The House is expected to pass $75 billion in funding for testing, contact tracing, and isolation measures as part of the HEROES Act, its latest coronavirus relief proposal.

But in the Senate, Majority Leader Mitch McConnell (R-Ky.) called the bill a "seasonal catalog of left-wing oddities" and indicated his party is focused on passing legislation that will protect companies from liability, should their employees fall ill when they return to work, as several Republican governors are demanding they do.

"As states begin relaxing stay-at-home directives prematurely by every metric we know, the transition to more targeted distancing requiring ample case tracking, contact tracing, and testing becomes more imperative," said Blakeley. "We anticipate more peaks, driven by experience with viruses.
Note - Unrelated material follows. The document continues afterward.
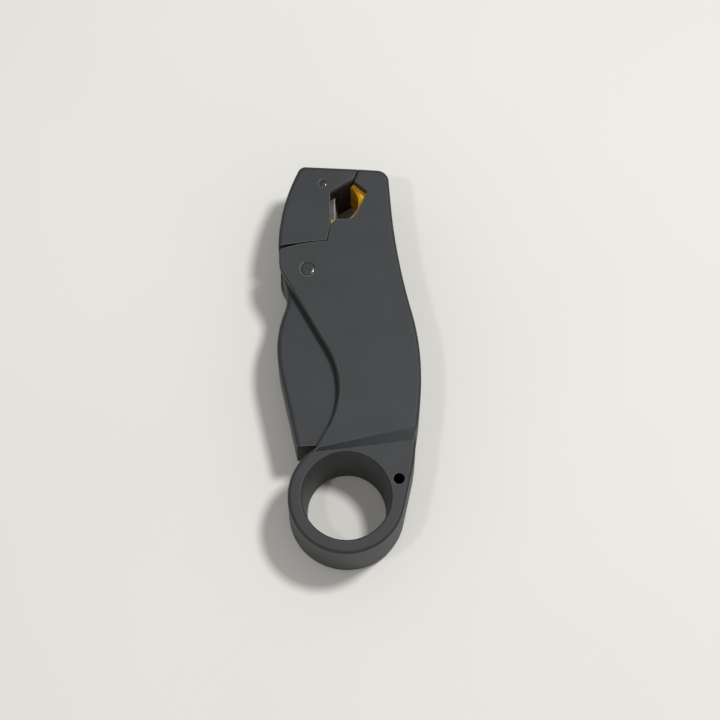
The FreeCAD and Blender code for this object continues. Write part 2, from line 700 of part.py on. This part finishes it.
pocket(
    lever,
    "LegRoom",
    [
        ("pivot_x - " + COIL_ROOM, "hollow_top_y - lever_wall"),
        ("pivot_x + neck_half + lever_wall", "hollow_top_y - lever_wall"),
        ("pivot_x + neck_half + lever_wall", "pivot_y - spring_inner"),
        ("pivot_x + spring_inner", "pivot_y + " + COIL_ROOM),
        ("pivot_x", "pivot_y"),
        ("pivot_x - " + COIL_ROOM, "pivot_y"),
    ],
    SPRING_LOW,
    SPRING_HIGH,
)
hole(lever, "LeverPivotHole", *PIVOT, "pivot_radius + pin_play", "0", "body_depth")

FRONT_Z = "(body_depth / 2 + blade_front_off)"
REAR_Z = "(body_depth / 2 - blade_rear_off)"
PACK_LOW = REAR_Z + " - blade_plate / 2 - blade_gap * 2 - pack_side"
PACK_HIGH = FRONT_Z + " + blade_plate / 2 + blade_gap * 2 + pack_side"
pocket(
    lever,
    "BladePocket",
    [
        ("pocket_left_x", "pocket_low_y"),
        ("pocket_right_x", "pocket_low_y"),
        ("pocket_right_x", "pocket_top_y"),
        ("pocket_left_x", "pocket_top_y"),
    ],
    PACK_LOW,
    PACK_HIGH,
)
BLADE_PIN = ("blade_pin_x", "blade_pin_y")
hole(lever, "BladePinHole", *BLADE_PIN, "blade_pin_radius + pin_play", "0", "body_depth")
hole(lever, "BladeRecess", *BLADE_PIN, "blade_recess", "body_depth - recess_depth", "body_depth")
hole(lever, "BladeRecessBack", *BLADE_PIN, "blade_recess", "0", "recess_depth")
BLADE_HEIGHTS = {"front": FRONT_Z, "rear": REAR_Z}
for side, height in BLADE_HEIGHTS.items():
    for name, radius, inner in (
        ("Bore", "nut_radius + insert_fit", "pocket_left_x"),
        ("Mouth", "nut_radius + nut_flange + insert_fit", "nut_left_x + nut_band"),
    ):
        bore = new_sketch(lever, side.title() + name, inner, "YZ_Plane")
        draw_circle(bore, "screw_y", height, radius)
        feature = lever.newObject("PartDesign::Pocket", side.title() + name + "Cut")
        feature.Profile = bore
        feature.setExpression("Length", cells("(%s) - jaw_low_x * 2" % inner))
        doc.recompute()
place(lever)


def turned(label, outline):
    """A turned piece: its outline is (along, radius) and it turns about X."""
    body = new_body(label)
    sketch = new_sketch(body, "Outline_" + label)
    draw(sketch, outline)
    spin = body.newObject("PartDesign::Revolution", "Turn_" + label)
    spin.Profile = sketch
    spin.ReferenceAxis = (plane(body, "X_Axis"), [""])
    spin.Angle = 360
    doc.recompute()
    return body


def pin(label, x, y, radius):
    """A plain pin through both faces, with bevelled ends."""
    body = new_body(label)
    sketch = new_sketch(body, "Outline_" + label, "pin_sunk")
    draw_circle(sketch, "0", "0", radius)
    shank = extrude("Pad", body, sketch, "body_depth - 2 * pin_sunk")
    soften(body, "Ends_" + label, shank, "end_bevel / 2", lambda e: e.Closed, "Chamfer")
    place(body, x, y)


# Pins: steel, held in the walls or in the jaw.
pin("pivot_pin", "pivot_x", "pivot_y", "pivot_radius")
pin("blade_pin", "blade_pin_x", "blade_pin_y", "blade_pin_radius")

# Cable block: an insert between the walls whose saddle presses the cable on the blades.
block = new_body("cable_block")
block_pad = pad(
    block,
    "BlockOutline",
    [
        ("block_left_x", "block_low_y"),
        ("head_right_x - spine - block_fit", "block_low_y"),
        ("head_right_x - spine - block_fit", "slot_top_y - block_fit"),
        ("block_horn_x", "slot_top_y - block_fit"),
        (
            "cable_radius * cos(block_horn)",
            "cable_y + cable_radius * sin(block_horn)",
            "cable_radius",
            -1,
        ),
        ("cable_radius", "cable_y", "cable_radius", -1),
        ("block_left_x", "cable_y - sqrt(cable_radius^2 - block_left_x^2)"),
    ],
    "wall + block_fit",
    "body_depth - wall - block_fit",
)
saddle = value_of("cable_radius")
soften(
    block,
    "SaddleLeadIn",
    block_pad,
    "block_lead",
    lambda e: level(e, "wall + block_fit", "body_depth - wall - block_fit")
    and "Circle" in str(e.Curve)
    and abs(e.Curve.Radius - saddle) < SAME,
    "Chamfer",
)
place(block)


def blade(label, height, turn):
    """A flat blade with an eye for the pin and a straight edge, ground from both sides."""
    body = new_body(label)
    edge_x = "blade_edge_x - blade_pin_x"
    back_x = "blade_back_x - blade_pin_x"
    pad(
        body,
        "Outline_" + label,
        [
            (edge_x, "blade_edge_low_y - blade_pin_y"),
            (edge_x, "blade_edge_top_y - blade_pin_y"),
            ("blade_eye", "0", "blade_eye", 1),
            ("0", "blade_eye", "blade_eye", 1),
            ("-blade_eye", "0"),
            (back_x, "blade_back_y - blade_pin_y"),
            (back_x, "blade_low_y - blade_pin_y"),
            ("blade_toe_x - blade_pin_x", "blade_low_y - blade_pin_y"),
        ],
        "-blade_plate / 2",
        "blade_plate / 2",
    )
    radius = "blade_pin_radius + pin_play"
    hole(body, "Eye_" + label, "0", "0", radius, "-blade_plate / 2", "blade_plate / 2")
    for side in ("", "-"):
        grind = new_sketch(body, "Bevel%d_%s" % (len(side), label), "blade_pin_y", "XZ_Plane")
        face = side + "blade_plate / 2"
        corners = [
            (edge_x, side + "blade_land / 2"),
            (edge_x, face),
            ("%s - blade_bevel" % edge_x, face),
        ]
        draw(grind, corners)
        cut(body, grind, "2 * blade_pin_y")
    place(body, "blade_pin_x", "blade_pin_y", height, turn)


# Blades: two steel blades on one pin. The rear one is set deeper, for the inner conductor.
blade("front_blade", FRONT_Z, "0")
blade("rear_blade", REAR_Z, "rear_turn")


def spacer(label, low, high):
    """A plate that fills the blade pocket beside a blade and leaves the screws' ends free."""
    body = new_body(label)
    face_x = "seam_top_x - seam_gap - pocket_fit"
    right_x = "pocket_right_x - pocket_fit"
    slope = "(%s - grip_top_y) / (%s - seam_top_x + seam_gap)" % (GRIP_END[1], GRIP_END[0])
    pad(
        body,
        "Outline_" + label,
        [
            ("spacer_left_x", "pocket_low_y + pocket_fit"),
            (face_x, "pocket_low_y + pocket_fit"),
            (face_x, "grip_top_y"),
            (right_x, "grip_top_y + (%s - (%s)) * %s" % (right_x, face_x, slope)),
            (right_x, "pocket_top_y - pocket_fit"),
            ("spacer_back_x", "pocket_top_y - pocket_fit"),
            ("spacer_back_x", "spacer_waist_y"),
            ("spacer_left_x", "spacer_waist_y"),
        ],
        low,
        high,
    )
    hole(body, "Eye_" + label, *BLADE_PIN, "blade_pin_radius + pin_play", low, high)
    place(body)


# Spacers: they fill the pocket beside and between the blades.
HALF_PACK = "blade_plate / 2 + blade_gap"
REAR_LOW = REAR_Z + " - (%s)" % HALF_PACK
FRONT_HIGH = FRONT_Z + " + (%s)" % HALF_PACK
spacer("rear_blade_spacer", REAR_LOW + " - pack_side", REAR_LOW)
spacer(
    "middle_blade_spacer",
    REAR_Z + " + (%s)" % HALF_PACK,
    FRONT_Z + " - (%s)" % HALF_PACK,
)
spacer("front_blade_spacer", FRONT_HIGH, FRONT_HIGH + " + pack_side")

# Threaded inserts: brass, pressed into the jaw's left side, one for each adjusting screw.
for side, height in BLADE_HEIGHTS.items():
    inner = "screw_radius + screw_fit"
    insert = turned(
        side + "_threaded_insert",
        [
            ("0", inner),
            ("nut_right_x - nut_left_x", inner),
            ("nut_right_x - nut_left_x", "nut_radius"),
            ("nut_band", "nut_radius"),
            ("nut_band", "nut_radius + nut_flange"),
            ("0", "nut_radius + nut_flange"),
        ],
    )
    place(insert, "nut_left_x", "screw_y", height)

# Adjusting screws: headless, with a hexagon socket outside and a point that bears on a blade.
ARM = "(blade_pin_y - screw_y - tip_radius)"
BACK = "(blade_pin_x - blade_back_x)"
REAR_CONTACT = "blade_pin_x + (%s * sin(rear_turn) - %s) / cos(rear_turn)" % (ARM, BACK)
CONTACTS = {"front": "blade_back_x", "rear": REAR_CONTACT}
for side, height in BLADE_HEIGHTS.items():
    label = side + "_adjusting_screw"
    screw = turned(
        label,
        [
            ("0", "0"),
            ("screw_long", "0"),
            ("screw_long", "tip_radius"),
            ("screw_long - point_long", "screw_radius"),
            ("end_bevel", "screw_radius"),
            ("0", "screw_radius - end_bevel"),
        ],
    )
    socket = new_sketch(screw, "Socket_" + label, "key_deep", "YZ_Plane")
    reach = "key_flats / sqrt(3)"
    draw(
        socket,
        [
            ("%s * cos(%d)" % (reach, angle), "%s * sin(%d)" % (reach, angle))
            for angle in range(0, 360, 60)
        ],
    )
    cut(screw, socket, "key_deep")
    place(screw, "(%s) - screw_touch - screw_long" % CONTACTS[side], "screw_y", height)


# The wire has this many narrow flats in place of a round section, which keeps its facets few.
WIRE_SIDES = 8


def spring_shape():
    """The return spring: a coil round the pivot with two straight legs, in one wire."""
    wire = value_of("spring_wire")
    mean = value_of("spring_inner") + wire / 2
    leg = value_of("spring_leg")
    pitch = value_of("spring_pitch")
    start = math.radians(value_of("leg_turn"))
    coiled = math.pi - start + 2 * math.pi * (int(value_of("spring_turns")) - 1)
    rise = pitch * coiled / (2 * math.pi)
    low = (value_of("body_depth") - rise) / 2
    helix = Part.makeHelix(pitch, rise, mean)
    helix.rotate(FreeCAD.Vector(0, 0, 0), FreeCAD.Vector(0, 0, 1), math.degrees(start))
    helix.translate(FreeCAD.Vector(0, 0, low))
    first = FreeCAD.Vector(mean * math.cos(start), mean * math.sin(start), low)
    last = FreeCAD.Vector(-mean, 0, low + rise)
    climb = pitch / (2 * math.pi * mean)
    free_way = FreeCAD.Vector(math.sin(start), -math.cos(start), -climb)
    held_way = FreeCAD.Vector(0, -1, climb)
    free_end = first + free_way * leg
    held_end = last + held_way * leg
    path = Part.Wire(
        [Part.makeLine(free_end, first), *helix.Edges, Part.makeLine(last, held_end)]
    )
    along = -free_way.normalize()
    across = along.cross(FreeCAD.Vector(0, 0, 1)).normalize()
    upright = across.cross(along)
    corners = []
    for number in range(WIRE_SIDES + 1):
        angle = 2 * math.pi * number / WIRE_SIDES
        corners.append(
            free_end + across * (wire / 2 * math.cos(angle)) + upright * (wire / 2 * math.sin(angle))
        )
    return path.makePipeShell([Part.makePolygon(corners)], True, True)


spring = doc.addObject("Part::Feature", "return_spring")
spring.Label = "return_spring"
spring.Shape = spring_shape()
place(spring, "pivot_x", "pivot_y")

doc.recompute()
for item in doc.Objects:
    if "Invalid" in item.State or "Error" in item.State:
        raise ValueError(item.Label + " failed: " + str(item.State))
for piece in pieces:
    if piece.Shape.isNull() or not piece.Shape.isValid() or len(piece.Shape.Solids) != 1:
        raise ValueError(piece.Label + " has no sound solid")
os.makedirs("parts", exist_ok=True)
for piece in pieces:
    piece.Shape.exportStep("parts/%s.step" % piece.Label)
    print("%-24s %9.1f mm3" % (piece.Label, piece.Shape.Volume))
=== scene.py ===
import json
import math

import bpy
from mathutils import Matrix, Vector


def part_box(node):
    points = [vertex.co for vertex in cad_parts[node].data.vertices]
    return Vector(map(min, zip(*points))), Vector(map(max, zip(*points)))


MM = 0.001
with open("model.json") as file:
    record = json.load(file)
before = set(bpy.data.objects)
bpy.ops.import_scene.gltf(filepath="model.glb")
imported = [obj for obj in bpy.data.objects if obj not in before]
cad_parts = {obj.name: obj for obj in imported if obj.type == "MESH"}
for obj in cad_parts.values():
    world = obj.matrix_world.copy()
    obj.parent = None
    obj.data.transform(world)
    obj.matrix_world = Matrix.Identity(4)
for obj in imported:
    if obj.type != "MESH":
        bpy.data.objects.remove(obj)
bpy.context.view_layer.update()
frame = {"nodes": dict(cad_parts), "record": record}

# Camera
# It looks at the tool from in front and a little below, as in the photo, with a long lens.
# The tool leans a little to the right in the picture. The finger ring's centre on the front face
# is where the camera's place is measured from.
TILT = math.radians(15.5)
LEAN = math.radians(1.49)
DISTANCE = 827.0 * MM
LENS = 160.0
SENSOR = 36.0
NEAREST = 10.0 * MM
RING_CENTRE = Vector((-1.525, -36.875, 23.0)) * MM
RING_IN_PICTURE = Vector((-3.449, -35.787, 0.0)) * MM


def from_picture(point):
    """A point given about the picture's middle, on the level of the front face."""
    return Matrix.Rotation(-LEAN, 3, "Z") @ (point - RING_IN_PICTURE) + RING_CENTRE


target = from_picture(Vector((0, 0, 0)))
eye = from_picture(Vector((0, -math.sin(TILT), math.cos(TILT))) * DISTANCE)
up = Matrix.Rotation(-LEAN, 3, "Z") @ Vector((0, math.cos(TILT), math.sin(TILT)))
back = (eye - target).normalized()
right = up.cross(back).normalized()
camera_data = bpy.data.cameras.new("camera")
camera_data.lens = LENS
camera_data.sensor_width = SENSOR
camera_data.clip_start = NEAREST
camera = bpy.data.objects.new("camera", camera_data)
turn = Matrix((right, back.cross(right), back)).transposed()
camera.matrix_world = Matrix.Translation(eye) @ turn.to_4x4()
bpy.context.scene.collection.objects.link(camera)
bpy.context.scene.camera = camera
bpy.context.scene.view_settings.view_transform = "Standard"


# Materials
# Each one is built from nodes on the object's own coordinates, in metres. These are the noises'
# cells a metre, and the spans of the noises' values that are spread over a change of look.
GRAIN_CELLS = 5200.0
FLOW_CELLS = 90.0
HIGHLIGHT_PATCH_CELLS = 420.0
LINE_CELLS = 2600.0
TARNISH_CELLS = 300.0
FLOOR_CELLS = 12.0
WIDE = (0.3, 0.7)
MIDDLE = (0.35, 0.65)
LOWER = (0.3, 0.6)
NONE_TO_FULL = (0.0, 1.0)
FULL_TO_NONE = (1.0, 0.0)


def linear(value):
    """An 8-bit screen value as the linear value that the shader takes."""
    value = value / 255
    return value / 12.92 if value <= 0.04045 else ((value + 0.055) / 1.055) ** 2.4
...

But there is no question that there will be a follow-on uptick in cases and fatalities if we don't aggressively manage this transition to the tracking, tracing, testing paradigm as we gradually move to reopen the economy."

Trump said Thursday that he believes Covid-19 testing to be "overrated" and suggested it would be preferable for Americans to remain unaware of the spread of the outbreak.

"We have more cases than anybody in the world, but why? Because we do more testing," Trump said. "When you test, you have a case. When you test you find something is wrong with people. If we didn't do any testing, we would have very few cases."

The president also claimed Monday that the U.S. has "prevailed" in testing the population for Covid-19, while multiple studies show the government is still lagging behind many other countries its per capita testing rate.

"The $75 billion included in the HEROES Act that is expected to pass the U.S. House of Representatives would be a welcome start," said Public Citizen, "but the U.S. Senate and Trump administration must act rapidly as well."

The group also called for increased funding for health departments across the country and for the CDC.

"We will be unable to fully open the country or even parts of the country until we have adequate testing for Covid-19 as well as robust contact tracing. This will require sufficient funding as well as coordination between federal, state, and local authorities," said Arnett. "There have already been a number of countries that have used these methods to improve monitoring and to reduce the spread of Covid-19. It is time we join them and fully fund needed testing and contact tracing across the United States."